- Data block
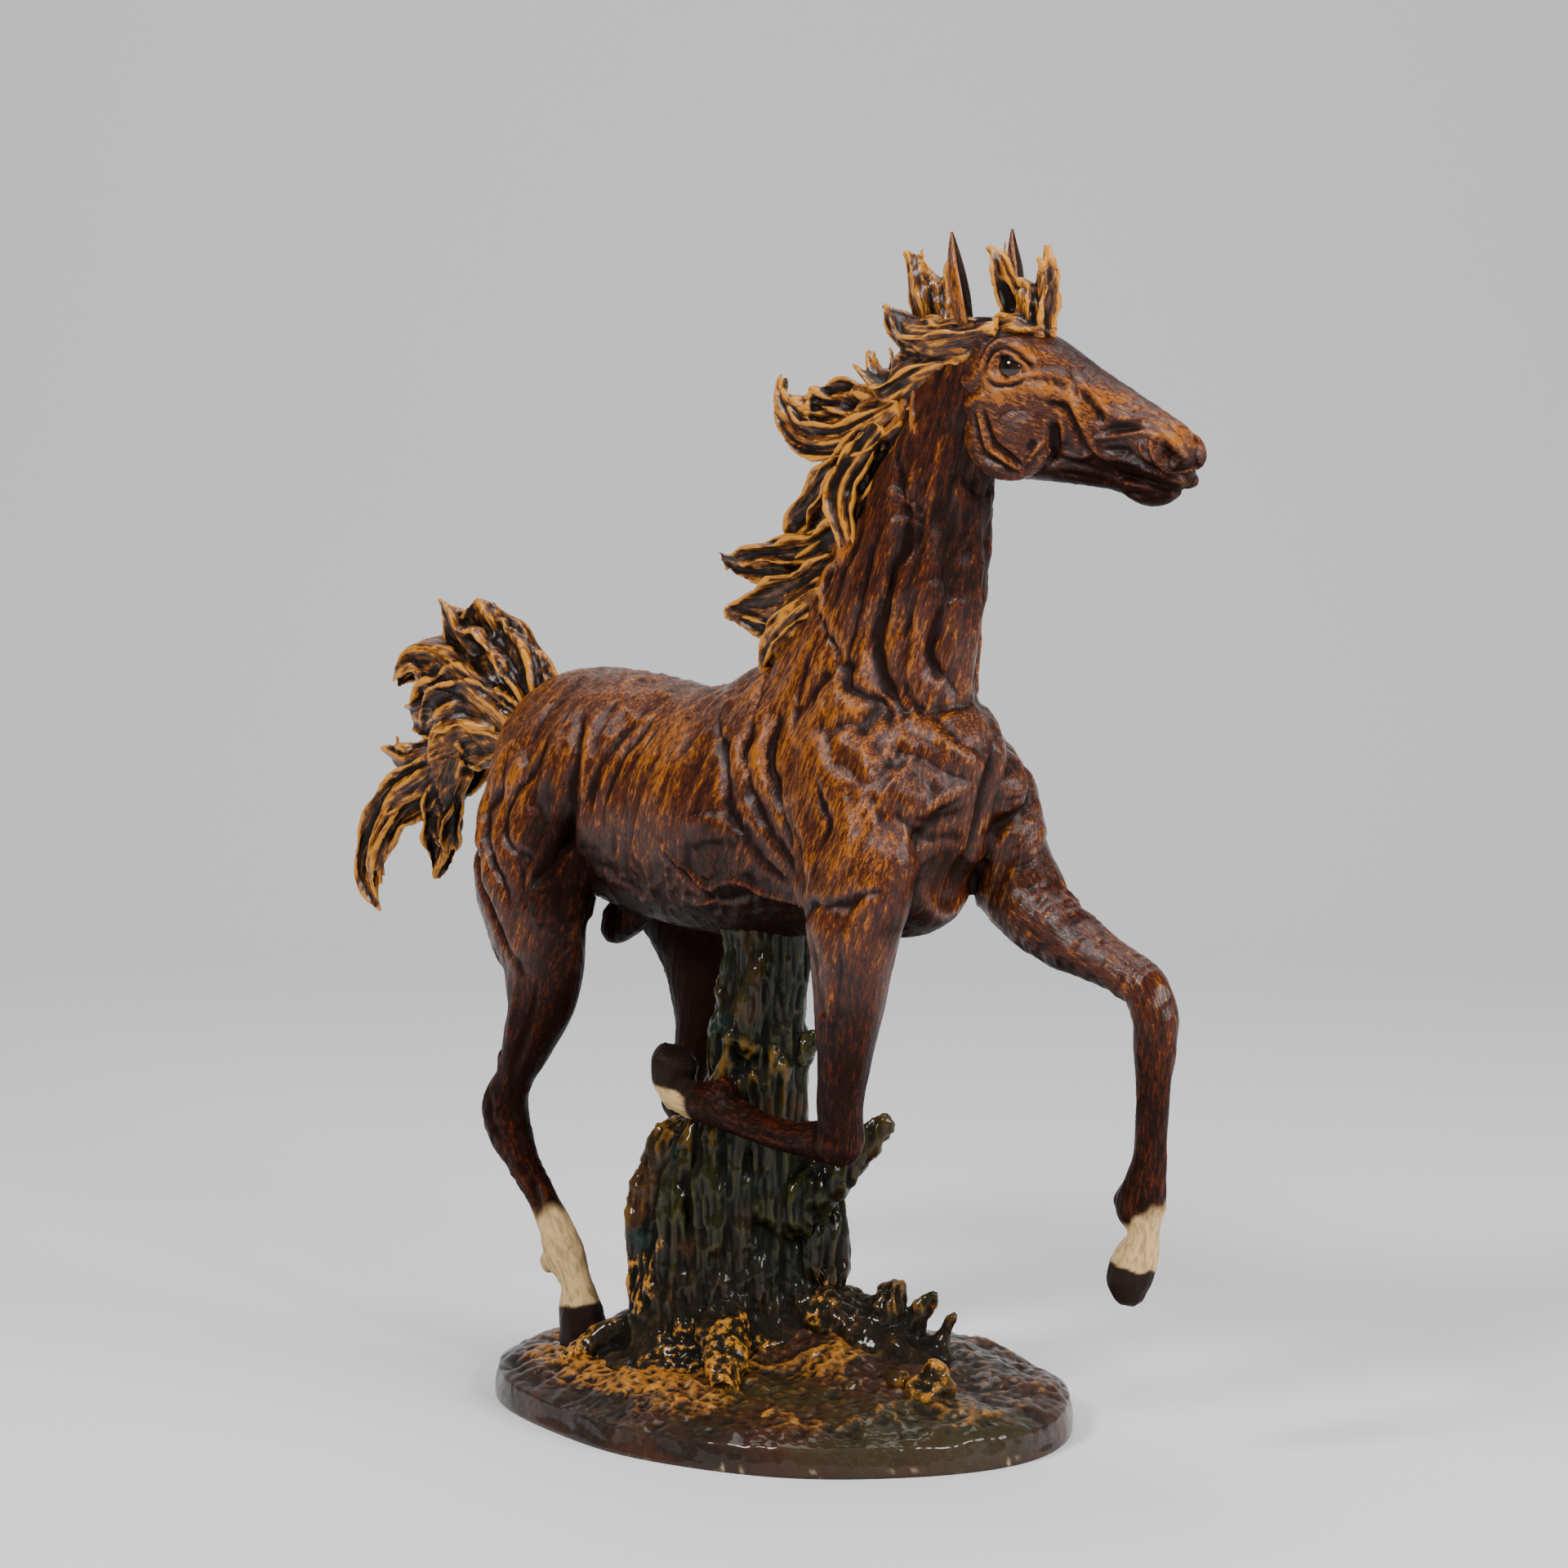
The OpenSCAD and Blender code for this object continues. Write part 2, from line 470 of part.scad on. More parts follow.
module tail_upper_casting() hair(tail_upper_locks)
    tail_place() cylinder(r = dowel_radius + hole_gap, h = 31, center = true, $fn = 24);

module tail_lower_casting() hair(tail_lower_locks) {
    locks(tail_upper_locks);
    tail_place() cylinder(r = dowel_radius + hole_gap, h = 31, center = true, $fn = 24);
}

module foreleg_left() {
    color(dark_bronze) difference() {
        loft_between(fore_left_rows, fore_left_joint, len(fore_left_rows) - 1);
        dowel_hole(fore_left_rows, fore_left_joint);
    }
}

module foreleg_right() {
    color(dark_bronze) one_casting() difference() {
        union() {
            fore_right_solid();
            folded_cannon_solid();
        }
        dowel_hole(fore_right_rows, fore_right_joint);
    }
}

module standing_leg(rows) {
    foot = rows[len(rows) - 1];
    color(dark_bronze) one_casting() difference() {
        loft_between(rows, hind_joint, len(rows) - 1);
        dowel_hole(rows, hind_joint);
        translate([foot[0], foot[1], 0]) cylinder(r = stud_radius + hole_gap, h = stud_top, $fn = 24);
        base_solid();
    }
}

module hindleg_left() standing_leg(hind_left_rows);

module hindleg_right() standing_leg(hind_right_rows);

// Joining pieces inside
module leg_dowels() {
    color(brass) leg_joints() difference() {
        cylinder(r = dowel_radius, h = dowel_length, center = true, $fn = 48);
        for (s = [-1, 1]) translate([0, 0, s * 6]) rotate([90, 0, 0])
            cylinder(r = pin_radius + 0.05, h = 20, center = true, $fn = 24);
    }
}

module leg_cross_pins() {
    color(brass) leg_joints() for (s = [-1, 1]) translate([0, 0, s * 6]) rotate([90, 0, 0])
        cylinder(r = pin_radius, h = 4.6, center = true, $fn = 24);
}

module neck_sleeve() {
    color(brass) one_casting() difference() {
        loft_between(thinner(neck_rows, wall + 0.3), 1, 3, sides = inner_sides);
        // moved along a little, so that no section of the hollow lies in an end face
        translate([0.4, 0, 1]) loft(part_of(thinner(neck_rows, wall + 2.5), 0, 4), sides = inner_sides);
    }
}

module neck_pins() {
    color(brass) at_row(neck_rows, neck_joint) for (s = [-1, 1], a = [0, 180]) rotate([0, 0, a])
        translate([0, 12.6, s * 5]) rotate([-90, 0, 0]) cylinder(r = pin_radius, h = 1.8, $fn = 24);
}

module tail_dowel() {
    color(brass) tail_place() difference() {
        cylinder(r = dowel_radius, h = 30, center = true, $fn = 48);
        translate([0, 0, 8]) rotate([90, 0, 0]) cylinder(r = pin_radius + 0.05, h = 20, center = true, $fn = 24);
    }
}

module tail_pin() {
    color(brass) tail_place() translate([0, 0, 8]) rotate([90, 0, 0])
        cylinder(r = pin_radius, h = 4.6, center = true, $fn = 24);
}

// Fasteners from under the base
module hex_nut(r, h, flats) {
    difference() {
        cylinder(r = flats / 2 / cos(30), h = h, $fn = 6);
        translate([0, 0, -1]) cylinder(r = r, h = h + 2, $fn = 48);
    }
}

module ring(r_out, r_in, h) {
    difference() {
        cylinder(r = r_out, h = h, $fn = 48);
        translate([0, 0, -1]) cylinder(r = r_in, h = h + 2, $fn = 48);
    }
}

function roof(x, y) = min([for (d = [[0, 0], [1, 0], [-1, 0], [0, 1], [0, -1]])
    under(x + d.x * 7, y + d.y * 7)]) - 0.6;

module tie_rod() {
    color(steel) translate([trunk_axis.x, 0, rod_bottom]) cylinder(r = rod_radius, h = rod_top - rod_bottom, $fn = 48);
}

module tie_rod_washer() {
    color(steel) translate([trunk_axis.x, 0, roof(trunk_axis.x, 0) - washer_height])
        ring(washer_radius, rod_radius + hole_gap, washer_height);
}

module tie_rod_nut() {
    color(steel) translate([trunk_axis.x, 0, roof(trunk_axis.x, 0) - washer_height - nut_height - 0.05])
        hex_nut(rod_radius + thread_gap, nut_height, nut_across);
}

module belly_washer() {
    color(steel) translate([trunk_axis.x, 0, belly_z + wall + 2.2]) ring(washer_radius, rod_radius + hole_gap, washer_height);
}

module belly_nut() {
    color(steel) translate([trunk_axis.x, 0, belly_z + wall + washer_height + 2.25])
        hex_nut(rod_radius + thread_gap, nut_height, nut_across);
}

module hoof_studs() {
    color(steel) for (p = hoof_spots) translate([p.x, p.y, stud_bottom])
        cylinder(r = stud_radius, h = stud_top - stud_bottom - 1, $fn = 48);
}

module hoof_washers() {
    color(steel) for (p = hoof_spots) translate([p.x, p.y, roof(p.x, p.y) - 1]) ring(5, stud_radius + hole_gap, 1);
}

module hoof_nuts() {
    color(steel) for (p = hoof_spots) translate([p.x, p.y, roof(p.x, p.y) - 1 - 3.05])
        hex_nut(stud_radius + thread_gap, 3, 7);
}

module trunk_screws() {
    color(steel) for (p = trunk_screw_spots) translate([p.x, p.y, roof(p.x, p.y)]) {
        translate([0, 0, -2.5]) cylinder(r = 4, h = 2.5, $fn = 48);
        cylinder(r = stud_radius, h = 15, $fn = 48);
    }
}

base_casting();
root_casting();
rock_casting();
trunk_casting();
branch_casting();
torso_casting();
neck_casting();
head_casting();
ear(ear_left_rows);  // ear_left
ear(ear_right_rows);  // ear_right
forelock_casting();
poll_tuft_casting();
mane_crest_casting();
mane_upper_casting();
mane_middle_casting();
mane_lower_casting();
tail_upper_casting();
tail_lower_casting();
foreleg_left();
foreleg_right();
hindleg_left();
hindleg_right();
leg_dowels();
leg_cross_pins();
neck_sleeve();
neck_pins();
tail_dowel();
tail_pin();
tie_rod();
tie_rod_nut();
tie_rod_washer();
belly_nut();
belly_washer();
hoof_studs();
hoof_nuts();
hoof_washers();
trunk_screws();
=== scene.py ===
"""Visual model of a cold-painted bronze stallion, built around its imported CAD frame.

The horse, the tree trunk and the roots are first blocked out from lofted sections and ellipsoids, fused
into one skin, relaxed, and then worked with strokes: each stroke raises or cuts the skin along a short
path. The skin is then parted at the casting joints. Hair locks, ears, eyes and the ground are surfaces
of two parameters. All lengths are in millimetres until a mesh is written.
"""
import json
import math

import bpy
import numpy as np
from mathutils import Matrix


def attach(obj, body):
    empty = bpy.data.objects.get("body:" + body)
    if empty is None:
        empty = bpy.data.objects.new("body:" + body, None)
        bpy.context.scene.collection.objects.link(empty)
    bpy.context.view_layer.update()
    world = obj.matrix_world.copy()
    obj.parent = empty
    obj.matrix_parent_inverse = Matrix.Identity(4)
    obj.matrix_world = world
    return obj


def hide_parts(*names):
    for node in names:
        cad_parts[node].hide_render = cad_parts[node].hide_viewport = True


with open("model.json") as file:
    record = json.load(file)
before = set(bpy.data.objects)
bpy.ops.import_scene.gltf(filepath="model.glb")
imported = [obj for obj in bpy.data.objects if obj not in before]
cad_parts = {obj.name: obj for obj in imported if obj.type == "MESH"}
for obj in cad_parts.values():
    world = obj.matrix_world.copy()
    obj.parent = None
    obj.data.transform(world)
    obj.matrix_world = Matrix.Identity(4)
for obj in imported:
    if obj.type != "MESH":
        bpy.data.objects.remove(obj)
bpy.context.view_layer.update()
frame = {"nodes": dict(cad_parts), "record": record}

bl_info = {
    "name": "Cold-painted bronze stallion",
    "version": (1, 0, 0),
    "blender": (4, 5, 0),
    "location": "3D View > Sidebar > Stallion",
    "description": "Builds the stallion, its hair, tree trunk and ground around the packed CAD frame",
    "category": "Object",
}

MM = 0.001
BODY = "root"
HEAD_TURN = math.radians(10)
HEAD_START = np.array([80.0, 1.0, 0.0])
HEAD_AHEAD = np.array([math.cos(HEAD_TURN), math.sin(HEAD_TURN), 0.0])
HEAD_LEFT = np.array([-math.sin(HEAD_TURN), math.cos(HEAD_TURN), 0.0])
ACROSS = np.array([0.0, 1.0, 0.0])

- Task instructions
Retype only this portion of the data above: the line containing "obj.parent = empty", the line containing "cad_parts[node].hide_render = cad_parts[node].hide_viewport", and all lines between them, exactly.

- Written answer
    obj.parent = empty
    obj.matrix_parent_inverse = Matrix.Identity(4)
    obj.matrix_world = world
    return obj


def hide_parts(*names):
    for node in names:
        cad_parts[node].hide_render = cad_parts[node].hide_viewport = True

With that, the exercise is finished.